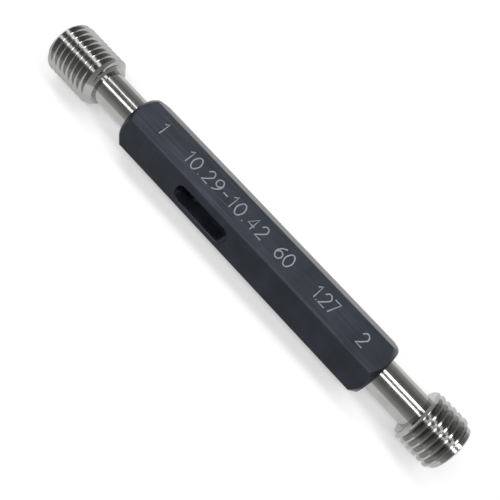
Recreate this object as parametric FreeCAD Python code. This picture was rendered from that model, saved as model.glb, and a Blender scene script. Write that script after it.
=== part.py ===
"""Double-ended taper-lock thread plug gauge for the 7/16-20 thread.

A hexagonal handle carries a GO member at one end and a NO-GO member at the
other.  Each member is one piece of hardened steel: a ground thread, a plain
neck and a slow taper that locks in the handle's socket.  A drift slot crosses
the handle where the GO taper ends, and a drift bore joins the two sockets.

All sizes are in millimetres.  The gauge lies along X with the GO member at -X
and one flat of the handle down.  The origin is under the middle of its length,
on the surface that it lies on.
"""
import FreeCAD, Part

import math
import os

# ---- thread form --------------------------------------------------------
THREADS_PER_INCH = 20
PITCH = 25.4 / THREADS_PER_INCH
FLANK_ANGLE = 30.0               # each flank leans this far from the radial; roots are sharp
TRIM_ROOM = 0.6                  # how far the trimming cones run out past the crests

# ---- GO member: full form, the longer of the two ------------------------
GO_MAJOR_DIA = 11.1125
GO_ADDENDUM = 0.4125             # from the pitch line up to the crest
GO_LENGTH = 11.9                 # gauging member, from its end face to its back face
GO_TIP_CHAMFER = 0.75
GO_BACK_CHAMFER = 1.35
GO_PHASE = 20.0                  # where a crest stands at the end face, degrees round the axis

# ---- NO-GO member: truncated crests, short ------------------------------
NOGO_MAJOR_DIA = 10.975
NOGO_ADDENDUM = 0.2755
NOGO_LENGTH = 8.3
NOGO_COLLAR_LENGTH = 1.0         # plain collar ahead of the thread
NOGO_COLLAR_DROP = 0.6375        # how far the collar lies below the crests
NOGO_COLLAR_CHAMFER = 0.25
NOGO_BACK_CHAMFER = 0.5
NOGO_PHASE = 62.3

# ---- necks and taper shanks ---------------------------------------------
NECK_DIA = 7.05
GO_NECK_LENGTH = 9.5             # from the handle's end face to the member's back face
NOGO_NECK_LENGTH = 9.5
TAPER = 1.0 / 50.0               # on diameter
SOCKET_MOUTH_DIA = 6.7
SHANK_LENGTH = 17.5              # taper held in the handle
SHANK_STANDOFF = 0.3             # gap between the neck's shoulder and the handle
SHANK_END_CHAMFER = 0.4

# ---- handle --------------------------------------------------------------
HANDLE_LENGTH = 64.0
ACROSS_FLATS = 11.0
CORNER_RADIUS = 0.25
END_FACE_DIA = 10.4
END_CHAMFER_ANGLE = 38.0         # off the axis
SOCKET_TAPER_LENGTH = 15.0       # the taper stops short of the drift slot
SOCKET_DEPTH = 19.0              # the rest is a plain run-out bore
DRIFT_BORE_DIA = 4.5
SLOT_LENGTH = 13.2
SLOT_WIDTH = 3.4
SLOT_FROM_GO_END = 22.3          # to the slot's middle
SLOT_OFFSET = 0.35               # off the flat's centre line, away from the top flat
SLOT_FLAT = 60.0                 # the slot's flat is turned this far from the top one
SLOT_EDGE_BREAK = 0.15

# ---- worked out -----------------------------------------------------------
HALF_HANDLE = HANDLE_LENGTH / 2
GO_TIP_X = -(HALF_HANDLE + GO_NECK_LENGTH + GO_LENGTH)
NOGO_TIP_X = HALF_HANDLE + NOGO_NECK_LENGTH + NOGO_LENGTH
MIDDLE_X = (GO_TIP_X + NOGO_TIP_X) / 2
AXIS_HEIGHT = max(GO_MAJOR_DIA, NOGO_MAJOR_DIA, ACROSS_FLATS) / 2

X_AXIS = FreeCAD.Vector(1, 0, 0)
Z_AXIS = FreeCAD.Vector(0, 0, 1)
ORIGIN = FreeCAD.Vector(0, 0, 0)


def turned(outline):
    """Revolve an outline of (x, radius) points about the X axis.

    A slow taper is drawn as a one-span spline: the cone is the same, and it
    comes out as one clean row of facets.
    """
    points = [FreeCAD.Vector(x, 0, radius) for x, radius in outline]
    edges = []
    for start, end in zip(points, points[1:] + points[:1]):
        step = end - start
        if 0 < abs(step.z) < 0.1 * abs(step.x):
            taper = Part.BSplineCurve()
            taper.buildFromPoles([start, end], False, 1)
            edges.append(taper.toShape())
        else:
            edges.append(Part.LineSegment(start, end).toShape())
    return Part.Face(Part.Wire(edges)).revolve(ORIGIN, X_AXIS, 360)


def thread(crest_dia, addendum, length):
    """Right-hand thread that climbs +Z, solid to its axis, crest at z 0 on +X.

    One turn of its flanks and crest is swept along a helix, and copied up by
    a pitch at a time, so that no turn drifts off its diameter.  A helicoid
    and a flat close each end.  It overruns length by a turn or more each way.
    """
    lean = math.tan(math.radians(FLANK_ANGLE))
    crest = crest_dia / 2
    root = crest - addendum - PITCH / 4 / lean
    half_crest = PITCH / 4 - addendum * lean
    section = [(root, -PITCH / 2), (crest, -half_crest), (crest, half_crest), (root, PITCH / 2)]
    outline = [FreeCAD.Vector(radius, 0, height) for radius, height in section]
    root_line = Part.makeHelix(PITCH, PITCH, root)
    one_turn = Part.Wire(root_line.Edges).makePipeShell([Part.makePolygon(outline)], False, True)
    turns = math.ceil(length / PITCH) + 3
    faces = []
    for turn in range(turns):
        copied = one_turn.copy()
        copied.translate(Z_AXIS * turn * PITCH)
        faces += copied.Faces
    foot, head = FreeCAD.Vector(0, 0, -PITCH / 2), FreeCAD.Vector(0, 0, PITCH / 2)
    half_plane = Part.Face(Part.makePolygon([foot] + outline + [head, foot]))
    axis_line = Part.makeLine(ORIGIN, Z_AXIS * PITCH)
    helicoid = Part.makeRuledSurface(root_line.Edges[0], axis_line)
    for height in (0, turns * PITCH):
        for cap, lift in ((half_plane, 0), (helicoid, -PITCH / 2)):
            closing = cap.copy()
            closing.translate(Z_AXIS * (height + lift))
            faces += closing.Faces
    shell = Part.makeShell(faces)
    shell.sewShape(1e-5)
    solid = Part.makeSolid(shell)
    if solid.Volume < 0:
        solid.reverse()
    return solid


def along_x(solid, start_x, phase):
    """Turn a solid built up +Z so that it runs along +X from start_x."""
    solid = solid.copy()
    solid.rotate(ORIGIN, Z_AXIS, phase)
    solid.rotate(ORIGIN, FreeCAD.Vector(0, 1, 0), 90)
    solid.translate(FreeCAD.Vector(start_x, 0, 0))
    return solid


def neck_and_shank(back_x, neck_length, outward):
    """Neck and taper shank, turned in one from the member's back face inward.

    outward is -1 for the member at -X and +1 for the one at +X.
    """
    neck = NECK_DIA / 2
    mouth = SOCKET_MOUTH_DIA / 2
    handle_x = back_x - outward * neck_length
    shoulder_x = handle_x + outward * SHANK_STANDOFF
    end_x = handle_x - outward * SHANK_LENGTH
    chamfer_x = end_x + outward * SHANK_END_CHAMFER
    at_chamfer = mouth - (SHANK_LENGTH - SHANK_END_CHAMFER) * TAPER / 2
    return turned([
        (back_x, 0), (back_x, neck), (shoulder_x, neck),
        (shoulder_x, mouth + SHANK_STANDOFF * TAPER / 2),
        (chamfer_x, at_chamfer), (end_x, at_chamfer - SHANK_END_CHAMFER), (end_x, 0),
    ])


def go_member():
    """GO member: full thread over the whole length, run out in both chamfers."""
    major = GO_MAJOR_DIA / 2
    back_x = GO_TIP_X + GO_LENGTH
    envelope = turned([
        (GO_TIP_X, 0), (GO_TIP_X, major - GO_TIP_CHAMFER),
        (GO_TIP_X + GO_TIP_CHAMFER + TRIM_ROOM, major + TRIM_ROOM),
        (back_x - GO_BACK_CHAMFER - TRIM_ROOM, major + TRIM_ROOM),
        (back_x, major - GO_BACK_CHAMFER), (back_x, 0),
    ])
    blank = along_x(thread(GO_MAJOR_DIA, GO_ADDENDUM, GO_LENGTH), GO_TIP_X - PITCH, GO_PHASE)
    return blank.common(envelope).fuse(neck_and_shank(back_x, GO_NECK_LENGTH, -1)).removeSplitter()


def no_go_member():
    """NO-GO member: truncated thread that starts behind a plain collar."""
    major = NOGO_MAJOR_DIA / 2
    collar = major - NOGO_COLLAR_DROP
    back_x = NOGO_TIP_X - NOGO_LENGTH
    collar_x = NOGO_TIP_X - NOGO_COLLAR_LENGTH
    envelope = turned([
        (back_x, 0), (back_x, major - NOGO_BACK_CHAMFER),
        (back_x + NOGO_BACK_CHAMFER + TRIM_ROOM, major + TRIM_ROOM),
        (collar_x, major + TRIM_ROOM), (collar_x, 0),
    ])
    blank = along_x(thread(NOGO_MAJOR_DIA, NOGO_ADDENDUM, NOGO_LENGTH), back_x - PITCH, NOGO_PHASE)
    lead = turned([
        (collar_x, 0), (collar_x, collar), (NOGO_TIP_X - NOGO_COLLAR_CHAMFER, collar),
        (NOGO_TIP_X, collar - NOGO_COLLAR_CHAMFER), (NOGO_TIP_X, 0),
    ])
    neck = neck_and_shank(back_x, NOGO_NECK_LENGTH, 1)
    return blank.common(envelope).fuse([lead, neck]).removeSplitter()


def hexagon_bar():
    """Hexagonal bar with slightly rounded edges, one flat up and one down."""
    corner = ACROSS_FLATS / 2 / math.cos(math.radians(30))
    points = []
    for index in range(6):
        angle = math.radians(60 * index)
        points.append(FreeCAD.Vector(-HALF_HANDLE, corner * math.cos(angle), corner * math.sin(angle)))
    prism = Part.Face(Part.makePolygon(points + points[:1])).extrude(X_AXIS * HANDLE_LENGTH)
    long_edges = [edge for edge in prism.Edges if abs(edge.BoundBox.XLength - HANDLE_LENGTH) < 1e-6]
    return prism.makeFillet(CORNER_RADIUS, long_edges)


def end_chamfers():
    """Turned blank whose two cones cut the bar's corners away in arcs."""
    face = END_FACE_DIA / 2
    wide = ACROSS_FLATS / math.sqrt(3) + 1.0
    run = (wide - face) / math.tan(math.radians(END_CHAMFER_ANGLE))
    return turned([
        (-HALF_HANDLE, 0), (-HALF_HANDLE, face), (-HALF_HANDLE + run, wide),
        (HALF_HANDLE - run, wide), (HALF_HANDLE, face), (HALF_HANDLE, 0),
    ])


def socket(outward):
    """Taper socket and the run-out bore behind it, as the solid that is cut away."""
    mouth = SOCKET_MOUTH_DIA / 2
    run_out = mouth - SOCKET_TAPER_LENGTH * TAPER / 2
    face_x = outward * HALF_HANDLE
    taper_end_x = face_x - outward * SOCKET_TAPER_LENGTH
    bottom_x = face_x - outward * SOCKET_DEPTH
    return turned([
        (bottom_x, 0), (bottom_x, run_out), (taper_end_x, run_out), (face_x, mouth), (face_x, 0),
    ])


def obround_prism(length, width, height):
    """Obround with its length along X and its middle at the origin, built up +Z."""
    half = width / 2
    reach = length / 2 - half
    right = Part.Arc(FreeCAD.Vector(reach, -half, 0), FreeCAD.Vector(length / 2, 0, 0),
                     FreeCAD.Vector(reach, half, 0))
    left = Part.Arc(FreeCAD.Vector(-reach, half, 0), FreeCAD.Vector(-length / 2, 0, 0),
                    FreeCAD.Vector(-reach, -half, 0))
    top = Part.LineSegment(FreeCAD.Vector(reach, half, 0), FreeCAD.Vector(-reach, half, 0))
    bottom = Part.LineSegment(FreeCAD.Vector(-reach, -half, 0), FreeCAD.Vector(reach, -half, 0))
    outline = Part.Wire([right.toShape(), top.toShape(), left.toShape(), bottom.toShape()])
    return outline, Part.Face(outline).extrude(Z_AXIS * height)


def drift_slot():
    """The slot through the handle, with its edges broken at both flats."""
    half_flats = ACROSS_FLATS / 2
    _, through = obround_prism(SLOT_LENGTH, SLOT_WIDTH, ACROSS_FLATS + 2)
    through.translate(FreeCAD.Vector(0, 0, -half_flats - 1))
    cutters = [through]
    for side in (1, -1):
        inner, _ = obround_prism(SLOT_LENGTH, SLOT_WIDTH, 1)
        outer, _ = obround_prism(SLOT_LENGTH + 2 * SLOT_EDGE_BREAK, SLOT_WIDTH + 2 * SLOT_EDGE_BREAK, 1)
        inner.translate(FreeCAD.Vector(0, 0, side * (half_flats - SLOT_EDGE_BREAK)))
        outer.translate(FreeCAD.Vector(0, 0, side * half_flats))
        cutters.append(Part.makeLoft([inner, outer], True, True))
    slot_x = SLOT_FROM_GO_END - HALF_HANDLE
    slots = []
    for cutter in cutters:
        cutter.translate(FreeCAD.Vector(slot_x, -SLOT_OFFSET, 0))
        cutter.rotate(ORIGIN, X_AXIS, SLOT_FLAT)
        slots.append(cutter)
    return slots


def handle():
    """Hexagonal handle with its sockets, drift bore and drift slot."""
    bar = hexagon_bar().common(end_chamfers())
    bore_length = HANDLE_LENGTH - 2 * (SOCKET_DEPTH - 1)
    bore = Part.makeCylinder(DRIFT_BORE_DIA / 2, bore_length,
                             FreeCAD.Vector(-bore_length / 2, 0, 0), X_AXIS)
    return bar.cut([socket(-1), socket(1), bore] + drift_slot()).removeSplitter()


def export(name, shape):
    """Place a piece in the part's frame, report it and write its STEP file."""
    solid = shape.Solids[0] if len(shape.Solids) == 1 else shape
    solid.translate(FreeCAD.Vector(-MIDDLE_X, 0, AXIS_HEIGHT))
    box = solid.BoundBox
    print(f"{name}: solids {len(shape.Solids)} valid {solid.isValid()} volume {solid.Volume:.2f} "
          f"x {box.XMin:.3f}..{box.XMax:.3f} z {box.ZMin:.3f}..{box.ZMax:.3f}")
    solid.exportStep(f"parts/{name}.step")


def main():
    os.makedirs("parts", exist_ok=True)
    export("handle", handle())
    export("go_plug", go_member())
    export("no_go_plug", no_go_member())


main()
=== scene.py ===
"""A double-ended thread plug gauge: two hard steel threaded members in a black hexagon handle, lying on a flat."""

import logging
import math
from dataclasses import dataclass
from enum import Enum

import bpy
from mathutils import Matrix, Vector

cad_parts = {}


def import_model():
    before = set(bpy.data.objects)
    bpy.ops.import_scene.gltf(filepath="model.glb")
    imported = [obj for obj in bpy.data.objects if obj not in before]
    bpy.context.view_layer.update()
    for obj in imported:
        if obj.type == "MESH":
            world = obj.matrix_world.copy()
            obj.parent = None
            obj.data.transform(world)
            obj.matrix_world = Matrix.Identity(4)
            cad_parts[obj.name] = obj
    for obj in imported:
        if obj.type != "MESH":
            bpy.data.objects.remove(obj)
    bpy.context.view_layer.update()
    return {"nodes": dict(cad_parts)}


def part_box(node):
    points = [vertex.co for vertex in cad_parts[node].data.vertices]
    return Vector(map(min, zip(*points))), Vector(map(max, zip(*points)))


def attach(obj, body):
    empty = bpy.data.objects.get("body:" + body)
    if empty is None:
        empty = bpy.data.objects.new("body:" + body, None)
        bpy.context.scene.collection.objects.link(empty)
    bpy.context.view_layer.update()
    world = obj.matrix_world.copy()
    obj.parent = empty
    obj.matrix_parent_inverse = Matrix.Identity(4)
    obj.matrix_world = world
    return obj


LOG = logging.getLogger("thread_plug_gauge")
MM = 0.001


class Slot(Enum):
    """A material slot of the record; no piece in this script is given it."""

    GAUGE_STEEL = "gauge_steel"


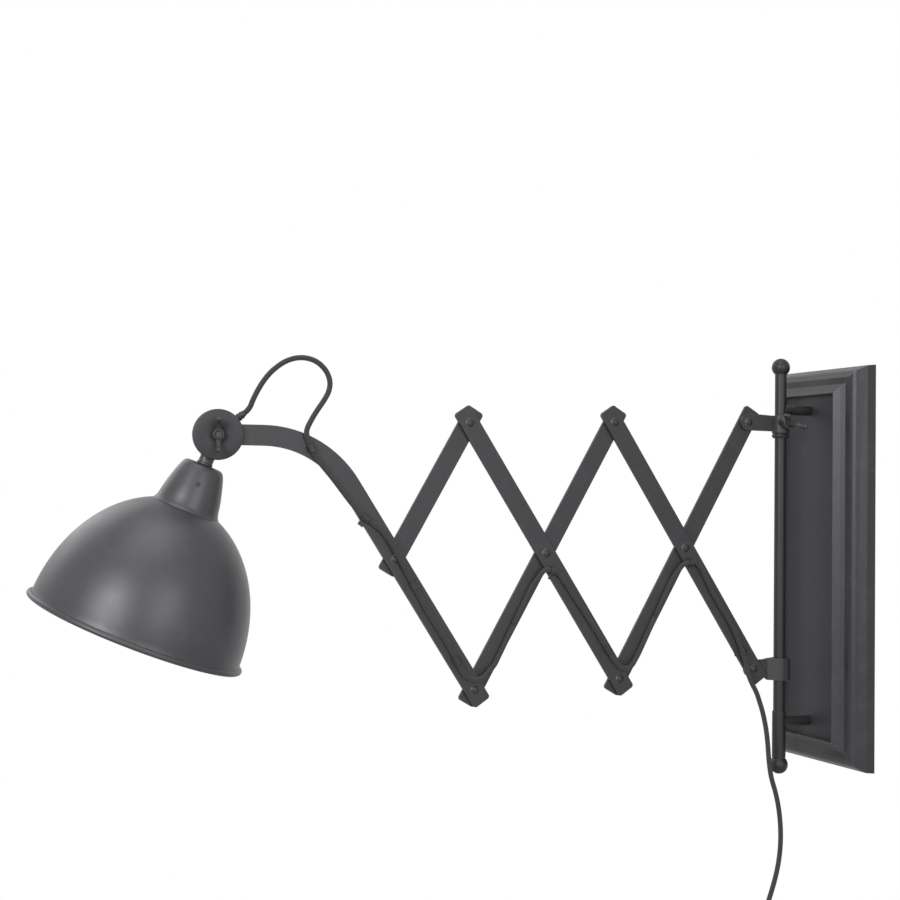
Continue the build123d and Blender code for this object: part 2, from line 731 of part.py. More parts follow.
# ---- stem, neck cup, lampholder, shade ring and shade: turned forms on the shade's axis ---------
drum_bottom = head_reach - housing_radius
with BuildPart() as stem:
    with BuildSketch(head_plane.offset(cup_top)):
        Circle(stem_radius)
    extrude(amount=head_reach - cup_top - housing_radius / 2)
    with BuildSketch(elbow_plane.offset(housing_back)):
        Circle(housing_radius)
    extrude(amount=housing_depth, mode=Mode.SUBTRACT)
    with BuildSketch(head_plane.offset(cup_top - nipple_inside)):
        Circle(nipple_radius)
    extrude(amount=drum_bottom - cup_top + 2 * nipple_inside)
    with BuildSketch(head_plane.offset(cup_top - nipple_inside)):
        Circle(nipple_bore)
    extrude(amount=drum_bottom - cup_top + 2 * nipple_inside, mode=Mode.SUBTRACT)
finish(stem, "stem")


seam_radius = dome_radius * sqrt(1 - (dome_seam / dome_height) ** 2)


def cup_profile(inset):
    """Half outline of the neck cup, from its skirt's foot to the middle of its top."""
    top = cup_top - inset
    foot = (seam_radius - inset, dome_seam)
    shoulder = (cup_top_radius - inset, top)
    Polyline(shoulder, (0, top), (0, dome_seam), foot)
    Spline(foot, *[(radius - inset, dome_seam + share * (top - dome_seam))
                   for radius, share in cup_outline], shoulder)


with BuildPart() as neck_cup:
    with BuildSketch(section):
        with BuildLine():
            cup_profile(0)
        make_face()
    revolve(axis=head_axis)
    with BuildSketch(section):
        with BuildLine():
            cup_profile(cup_wall)
        make_face()
    revolve(axis=head_axis, mode=Mode.SUBTRACT)
    with BuildSketch(head_plane.offset(cup_top - cup_wall)):
        Circle(nipple_radius)
    extrude(amount=cup_wall, mode=Mode.SUBTRACT)
    screw_plane = Plane(origin=rim_centre + axis_up * set_screw_height, z_dir=-lean_axis)
    with BuildSketch(screw_plane):
        Circle(set_screw_radius)
    extrude(amount=dome_radius, mode=Mode.SUBTRACT)
finish(neck_cup, "neck_cup")

with BuildPart() as set_screw:
    screw_tip = holder_radius + set_screw_gap
    with BuildSketch(screw_plane.offset(screw_tip)):
        Circle(set_screw_radius)
    extrude(amount=set_screw_length)
    with BuildSketch(screw_plane.offset(screw_tip + set_screw_length)):
        Rectangle(2.5 * set_screw_radius, slot_width)
    extrude(amount=-slot_depth, mode=Mode.SUBTRACT)
finish(set_screw, "set_screw")

contact_top = holder_mouth + lamp_cap_depth + contact_thickness
with BuildPart() as lampholder:
    with BuildSketch(section):
        with BuildLine():
            Polyline((holder_bore, holder_mouth), (holder_radius, holder_mouth),
                     (holder_radius, dome_seam), (holder_flange, dome_seam),
                     (holder_flange, dome_seam + flange_height),
                     (holder_radius, dome_seam + flange_height),
                     (holder_radius, holder_top - holder_shoulder),
                     (holder_neck, holder_top), (nipple_radius, holder_top),
                     (nipple_radius, contact_top), (holder_bore, contact_top), close=True)
        make_face()
    revolve(axis=head_axis)
finish(lampholder, "lampholder")

with BuildPart() as holder_contact:
    with BuildSketch(head_plane.offset(holder_mouth + lamp_cap_depth)):
        Circle(holder_bore)
    extrude(amount=contact_thickness)
    with BuildSketch(head_plane.offset(holder_mouth + lamp_cap_depth)):
        Rectangle(contact_length, contact_width)
    extrude(amount=-contact_spring)
finish(holder_contact, "holder_contact")

shade_top_wall = dome_seam - sheet
with BuildPart() as shade_ring:
    with BuildSketch(head_plane.offset(shade_top_wall - ring_height)):
        Circle(ring_radius)
        with PolarLocations(ring_radius, ring_notches):
            Circle(ring_notch_radius, mode=Mode.SUBTRACT)
        Circle(holder_radius, mode=Mode.SUBTRACT)
    extrude(amount=ring_height)
finish(shade_ring, "shade_ring")

with BuildPart() as shade:
    with BuildSketch(section):
        Ellipse(dome_radius, dome_height)
        Ellipse(dome_radius - sheet, dome_height - sheet, mode=Mode.SUBTRACT)
        Rectangle(2 * dome_radius, dome_seam, align=(Align.MIN, Align.MIN), mode=Mode.INTERSECT)
        with Locations((holder_radius, shade_top_wall)):
            Rectangle(seam_radius - holder_radius, sheet, align=(Align.MIN, Align.MIN))
        with Locations((rim_radius - bead_radius, 0)):
            Circle(bead_radius)
    revolve(axis=head_axis)
finish(shade, "shade")

# ---- cord: straight runs joined by arcs, clipped to the links and free between them -------------
on_front = front_face - cord_radius              # cord's centre on the front links
on_back = back_y - cord_radius                   # and on the back links


def beside(start, end, distance, lateral, y):
    """Point beside a link, a distance from one pivot towards another; lateral is to its left."""
    dx, dz = heading(start, end)
    length = hypot(dx, dz)
    x = start[0] + (dx * distance - dz * lateral) / length
    z = start[1] + (dz * distance + dx * lateral) / length
    return x, y, z


def beyond(end, before, distance):
    """Point straight on from a route's end, the way that its last run goes."""
    way = (Vector(*end) - Vector(*before)).normalized()
    return tuple(Vector(*end) + way * distance)


def cord(name, points):
    """Tube along runs joined by arcs as large as the runs allow; the radii are printed."""
    points = [Vector(*p) for p in points]
    radii = []
    for before, at, after in zip(points, points[1:], points[2:]):
        shorter = min((at - before).length, (after - at).length)
        angle = radians((at - before).get_angle(after - at))
        radii.append(0.45 * shorter / tan(angle / 2))
    with BuildPart() as tube:
        with BuildLine() as path:
            if radii:
                FilletPolyline(*points, radius=radii)
            else:
                Line(*points)
        with BuildSketch(Plane(origin=path.line @ 0, z_dir=path.line % 0)):
            Circle(cord_radius)
        sweep()
    length = sum(edge.length for edge in path.edges())
    due = length * pi * cord_radius ** 2
    print(name, "length %.1f" % length, "volume / due %.4f" % (tube.part.volume / due),
          "radii", [round(r, 1) for r in radii])
    finish(tube, name)
    return length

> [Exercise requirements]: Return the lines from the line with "solid = shape.Solids[0]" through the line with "obj.parent = None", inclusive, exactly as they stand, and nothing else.

> [Task result]:
    solid = shape.Solids[0] if len(shape.Solids) == 1 else shape
    solid.translate(FreeCAD.Vector(-MIDDLE_X, 0, AXIS_HEIGHT))
    box = solid.BoundBox
    print(f"{name}: solids {len(shape.Solids)} valid {solid.isValid()} volume {solid.Volume:.2f} "
          f"x {box.XMin:.3f}..{box.XMax:.3f} z {box.ZMin:.3f}..{box.ZMax:.3f}")
    solid.exportStep(f"parts/{name}.step")


def main():
    os.makedirs("parts", exist_ok=True)
    export("handle", handle())
    export("go_plug", go_member())
    export("no_go_plug", no_go_member())


main()
=== scene.py ===
"""A double-ended thread plug gauge: two hard steel threaded members in a black hexagon handle, lying on a flat."""

import logging
import math
from dataclasses import dataclass
from enum import Enum

import bpy
from mathutils import Matrix, Vector

cad_parts = {}


def import_model():
    before = set(bpy.data.objects)
    bpy.ops.import_scene.gltf(filepath="model.glb")
    imported = [obj for obj in bpy.data.objects if obj not in before]
    bpy.context.view_layer.update()
    for obj in imported:
        if obj.type == "MESH":
            world = obj.matrix_world.copy()
            obj.parent = None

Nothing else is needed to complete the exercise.